Kerchunk lives behind [netcdf-lazy].

When to use which output#

Goal Reach for
Parallel write, rewrite to compact storage to_zarr
Zero-copy index over existing files to_kerchunk
Reduce to a single array, no persistence .mean() / etc.
Emit per-timestep processed artefacts .data + user loop

Interoperating with single-raster operations#

The template Dataset is always accessible via collection.base — use it for anything that operates on a single raster (plotting, zonal_stats with a reduced slab, geobox inspection):

cube = DatasetCollection.from_files(files)

# per-timestep zonal stats — loop over time axis
stats_per_step = []
for t in range(cube.time_length):
    slab = cube.data[t].compute()        # one timestep as numpy
    # ... build a Dataset around `slab` if needed ...

# or: one zonal pass per reduction result
mean_raster = cube.mean()     # numpy array (B, R, C)

Worked example — Sentinel-2 surface reflectance cube#

import pystac_client

from pyramids import configure
from pyramids.dataset import DatasetCollection

configure(cloud_defaults=True, aws={"aws_unsigned": True})

catalog = pystac_client.Client.open("https://earth-search.aws.element84.com/v1")
search = catalog.search(
    collections=["sentinel-2-l2a"],
    bbox=(-1.0, 41.0, -0.7, 41.3),
    datetime="2023-06-01/2023-08-31",
    query={"eo:cloud_cover": {"lt": 10}},
)

cube = DatasetCollection.from_stac(
    search.items(), asset="nir", max_items=30,
)

# Per-pixel summer mean NIR reflectance.
summer_mean = cube.mean()          # numpy (1, H, W)

# Write the cube for reuse.
cube.to_zarr("s2_nir_summer.zarr")

A full runnable notebook spanning search → cube → reduction → write is at docs/examples/dataset/dask-lazy-datasets.ipynb.
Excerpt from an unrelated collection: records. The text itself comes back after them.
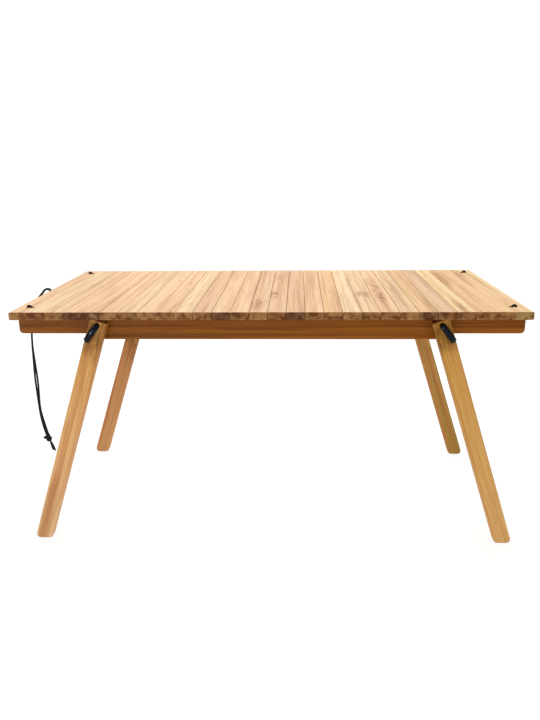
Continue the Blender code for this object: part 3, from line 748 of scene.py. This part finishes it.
def sweep(name, rings, material, sides=16, closed=False, flatten=1.0, side_axis=None):
    """A cord through rings of (point, radius), with U round it and V along it in metres.

    flatten scales its depth, square to side_axis.
    """
    count = len(rings)
    shape = bmesh.new()
    layer = shape.loops.layers.uv.new("UVMap")
    normal, last, run, loops, runs = None, None, 0.0, [], []
    for i, (point, radius) in enumerate(rings):
        after = rings[(i + 1) % count][0] if closed or i < count - 1 else point
        before = rings[i - 1][0] if closed or i > 0 else point
        tangent = (after - before).normalized()
        if side_axis:
            side = Vector(side_axis)
            normal = side.cross(tangent).normalized()
        else:
            if normal is None:
                normal = tangent.orthogonal()
            normal = (normal - tangent * normal.dot(tangent)).normalized()
            side = tangent.cross(normal)
        if last is not None:
            run += (point - last).length
        last = point
        runs.append(run)
        if radius < 1e-6:
            loops.append([shape.verts.new(point)])
            continue
        angles = [math.tau * k / sides for k in range(sides)]
        loops.append([shape.verts.new(point + (side * math.cos(a) + normal * math.sin(a) * flatten) * radius)
                      for a in angles])
    pairs = list(zip(range(count - 1), range(1, count)))
    if closed:
        pairs.append((count - 1, 0))
    for i, j in pairs:
        low, high = runs[i], runs[j] if j else run + (rings[0][0] - last).length
        for k in range(sides):
            m = (k + 1) % sides
            if len(loops[i]) == 1:
                corners = [(loops[i][0], k + 0.5, low), (loops[j][m], k + 1, high), (loops[j][k], k, high)]
            elif len(loops[j]) == 1:
                corners = [(loops[i][k], k, low), (loops[i][m], k + 1, low), (loops[j][0], k + 0.5, high)]
            else:
                corners = [(loops[i][k], k, low), (loops[i][m], k + 1, low), (loops[j][m], k + 1, high),
                           (loops[j][k], k, high)]
            face = shape.faces.new([corner[0] for corner in corners])
            face.smooth = True
            for loop, corner in zip(face.loops, corners):
                loop[layer].uv = (corner[1] / sides, corner[2])
    bmesh.ops.recalc_face_normals(shape, faces=shape.faces)
    cord = from_shape(name, shape)
    cord.data.materials.append(material)
    return cord


def hand_in(obj, body, slot, *nodes):
    """Rides a finished piece on its body, with the CAD nodes that it stands for."""
    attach(obj, body)
    if nodes:
        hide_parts(*nodes)


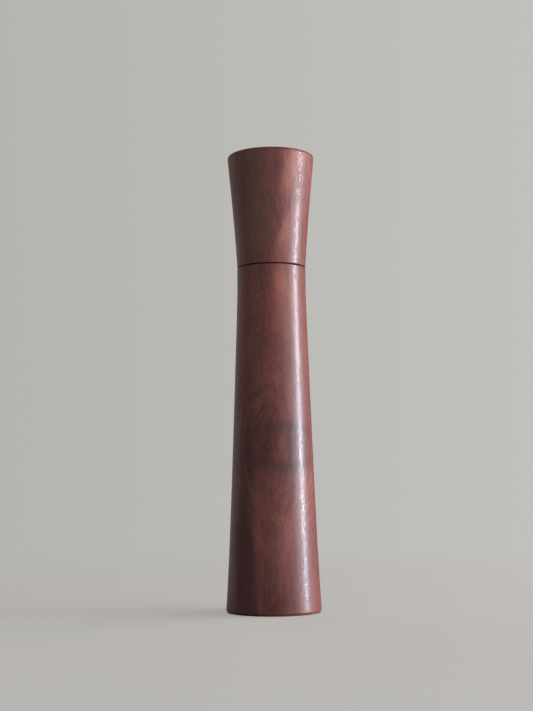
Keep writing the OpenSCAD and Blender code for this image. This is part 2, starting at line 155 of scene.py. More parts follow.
class Graph:
    """The node graph of a material or of the world."""

    def __init__(self, owner: bpy.types.Material | bpy.types.World) -> None:
        """Turns the owner's nodes on and clears them."""
        owner.use_nodes = True
        self.owner = owner
        self.tree = owner.node_tree
        self.tree.nodes.clear()

    @classmethod
    def of_material(cls, name: str) -> "Graph":
        """Starts the graph of a new material of that name."""
        return cls(bpy.data.materials.new(name))

    def add(self, kind: str, settings: dict | None = None,
            sockets: dict | None = None) -> bpy.types.Node:
        """Adds any node.

        Args:
            kind: the node's type.
            settings: attributes set first; "stops" holds a ramp's (place, colour) pairs.
            sockets: a number, tuple, Value or socket for each input's name or index.

        Returns:
            The node.
        """
        node = self.tree.nodes.new(kind)
        for key, setting in (settings or {}).items():
            if key == "stops":
                self._set_stops(node.color_ramp, setting)
            else:
                setattr(node, key, setting)
        for key, given in (sockets or {}).items():
            if isinstance(given, Value):
                self.tree.links.new(given.socket, node.inputs[key])
            elif isinstance(given, bpy.types.NodeSocket):
                self.tree.links.new(given, node.inputs[key])
            else:
                node.inputs[key].default_value = given
        return node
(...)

Minimal-install behaviour#

  • DatasetCollection.from_files works without the [lazy] extra — construction is metadata-only.
  • collection.data, the six reductions, and to_zarr raise ImportError for the [lazy] extra when missing.
  • collection.to_kerchunk raises ImportError for [netcdf-lazy]; also raises NotImplementedError on GeoTIFF-backed collections regardless of extras.
  • DatasetCollection.from_stac needs no pyramids extra — the implementation is duck-typed and does not import pystac.